When the recirculating motor is stopped, the water in the recirculating system is in a static state and because the return line is below the pool water level, pool water under sub-level pressure enters the vessel through the connecting pipe, the venting float valve allowing the water level inside the vessel to equalize with the level of the pool. In case the pool water level has dropped below the predetermined desired level since the last refill, the float of the valve drops to a corresponding level and opens the valve to allow water to flow from the source into the vessel, out through the connecting pipe and into the return line to the pool inlet. Water is added until the predetermined desired level has been restored, whereupon the float rises to close the valve to stop the flow of water from the source.

When the recirculating pump is next started, under timer control, the increased water pressure in the return line forces water through the connecting pipe into the vessel, expelling air through the venting float valve, until a level is reached at which the float valve closes and the vessel becomes pressurized. The vessel remains pressurized and is isolated from the pool so long as the pump is in operation; when the pump is again stopped the described process will be repeated.

BRIEF DESCRIPTION OF THE DRAWINGS

Other objects, features and advantages of the invention will become apparent and its construction and operation better understood, from the following detailed description, considered with reference to the accompanying drawings, in which:

FIG. 1 is a fragmentary diagrammatic view of a swimming pool incorporating the automatic pool water level regulating system of the present invention; and

FIG. 2 is an elevation view, partly in section, illustrating details of the regulating system.

DESCRIPTION OF THE PREFERRED EMBODIMENT

FIG. 1 shows the automatic water level regulating system of the invention in operative association with a conventional swimming pool system 10 including a pool 12 surrounded by a deck 14 and filled with water 16 to a predetermined desired level 18. Foreign matter is filtered from the pool water by a recirculation filtration system which includes a circulating pump 20, a filter 22, and a fluid conduit 23 connecting the filtration system in a recirculation path between a pool outlet 25 and a pool inlet 26, usually located about four inches below the desired water level 18. The pump 20 and filter 22 are usually located remotely from the pool and are supported at ground level 26 on a suitable base.

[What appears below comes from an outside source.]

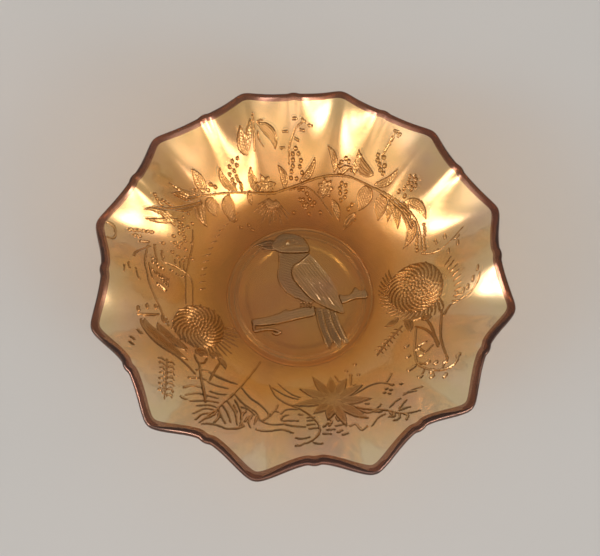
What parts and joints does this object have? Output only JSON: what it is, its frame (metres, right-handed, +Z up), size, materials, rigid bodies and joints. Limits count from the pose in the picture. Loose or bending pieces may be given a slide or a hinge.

Thus, a portion 24A of the return line from filter 22 to pool inlet 26 is disposed at a level below the desired level of the pool water. Typically, the recirculation system is operated by timing means, not shown, but well-known in the art, wherein the pump 20 is turned on and off periodically to start and stop the recirculation system depending on the need for filtration of the pool water.

Referring also to FIG. 2, the control system according to the invention includes a vertically elongated vessel 30, of right circular cylindrical shape, buried at least partially in the ground 26 at a location in close proximity to the return line 24A to the pool, at a depth at which the vessel straddles the water level 18 in the pool. Typically, vessel 30 may be two feet long and made of six inch diameter PVC pipe. The lower end of the pipe is closed with an adhesively secured cap 32, and the upper end is closed by a cover 34 held in sealing relationship by a plurality of screws, two of which are visible at 36 and 38, which threadably engage a collar 40 adhesively joined to the upper end of the vessel. A conventional, readily available float valve 42 including a float 44 is mounted inside cover 34 and is vented to atmosphere through an opening 46. A bleeder valve 48 is mounted on cover 34 to relieve pressure within the vessel prior to disassembly, but does not otherwise affect the operation of the apparatus.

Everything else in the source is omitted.